Information Signals (Princeton, ELE 201) - Spring 2018

This course teaches mathematical tools to analyze, manipulate, dissect, and preserve signals that carry information. A major focus of the course is transforms - in particular, the Fourier, Laplace, and z- transforms - which reveal the frequency spectrum of signals and can make them easier to manipulate. We also study sampling, the process of converting a signal from continuous to digital, and which transforms to use depending on the waveform. Additional topics covered include linear time-invariant systems, modulation, quantization, and stability.
  • Position: Instructor
  • Enrollment: 37 undergraduate students.
  • Responsibilities: Creating and delivering lectures, managing TAs, creating exams, and holding office hours.
  • Textbook: Signals and Systems (2nd Edition).

Networks: Friends, Money, and Bytes (Princeton, ELE/COS 381) - Fall 2017

This course is oriented around the social (“friends”), economic (“money”), and technical (“bytes”) networks that we encounter in our daily lives. We investigate questions such as: Why is WiFi faster at home than at a hotspot? How does Netflix recommend movies for me to watch? Why doesn’t the Internet collapse under congestion? How does Google rank webpages? Why does each Gigabyte of mobile data cost $15? To formulate and answer these questions, we use techniques from matrix algebra, calculus, graph theory, optimization, and machine learning, and in doing so we introduce the fundamental concepts of the networking industry.

Advanced Engineering Math II (TCNJ, ENG 342) - Fall 2016 to Present

This course has two main parts: probability/statistics and partial differential equations (PDEs). In the PDE portion, Fourier series, separation of variables, and solutions to various equations are covered. In the probability portion, topics such as sampling, probability distributions, confidence intervals, and hypothesis testing are covered.

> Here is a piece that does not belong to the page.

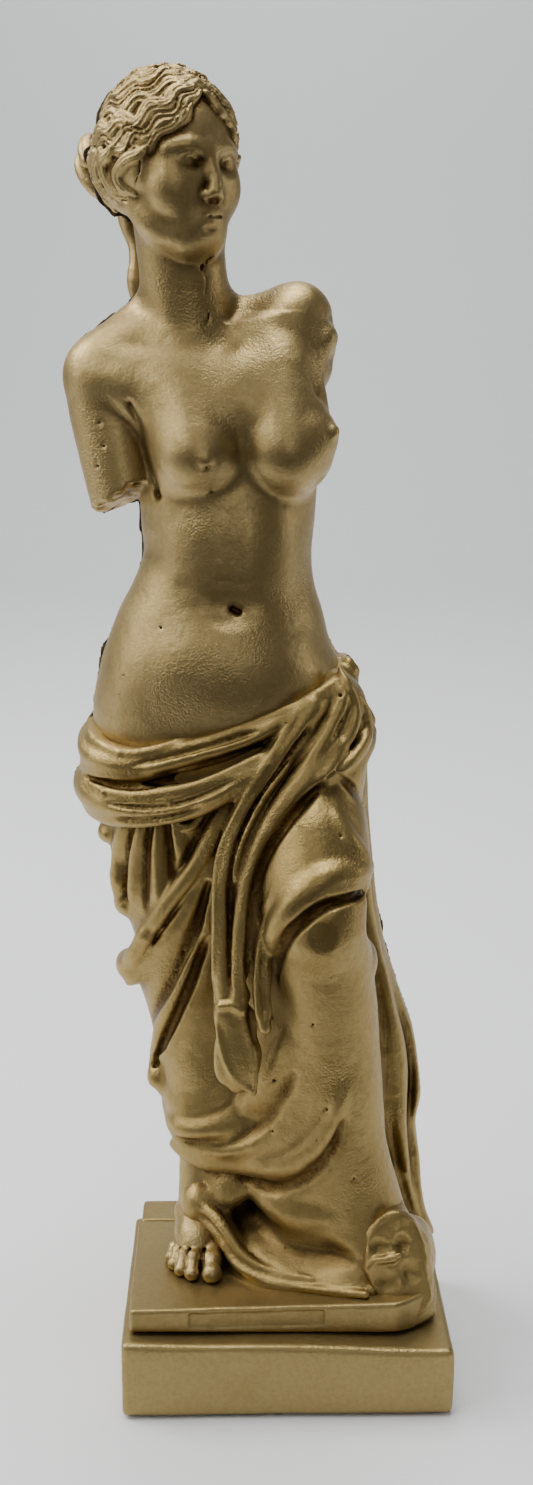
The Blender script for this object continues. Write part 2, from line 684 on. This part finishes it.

Networks Illustrated: Principles Without Calculus (MOOC) - Summer 2013 to Present

This course explains the fundamental principles that govern the social, economic, and technical networks in our daily lives. It is based on a textbook that I co-authored to appeal to a general audience, relying on anecdotes, analogies, and animations as pedagogical tools in lieu of detailed mathematics. It is offered as a Massive Open Online Course (MOOC) on Coursera.

Networks: Friends, Money, and Bytes (Princeton, ELE/COS 381) - Fall 2012

This course gives an exposition of social, economic, and technical networks, and is geared towards junior or senior level undergraduates. It is an interdisciplinary elective course, cross listed in EE and CS.
  • Position: Lead TA
  • FLIP: The Fall 2012 semester was the first-ever offering of a STEM course in “flipped classroom” format at Princeton, meaning that watching the pre-recorded lectures was part of the homework, with class time instead used for discussion.
  • Enrollment: 30 undergraduates across EE, CS, Math, Economics, and Politics.
  • Responsibilities: Managing Q&A sessions and setting up real-time demonstrations during class, making and grading homeworks/exams, and mentoring 10 students in their final course projects.
  • Instructor: Mung Chiang.
  • Textbook: Networked Life: 20 Questions and Answers.
  • Website:

Networks: Friends, Money, and Bytes (MOOC) - Fall 2012 to Present

The MOOC version of Networks: Friends, Money, and Bytes is offered on Coursera.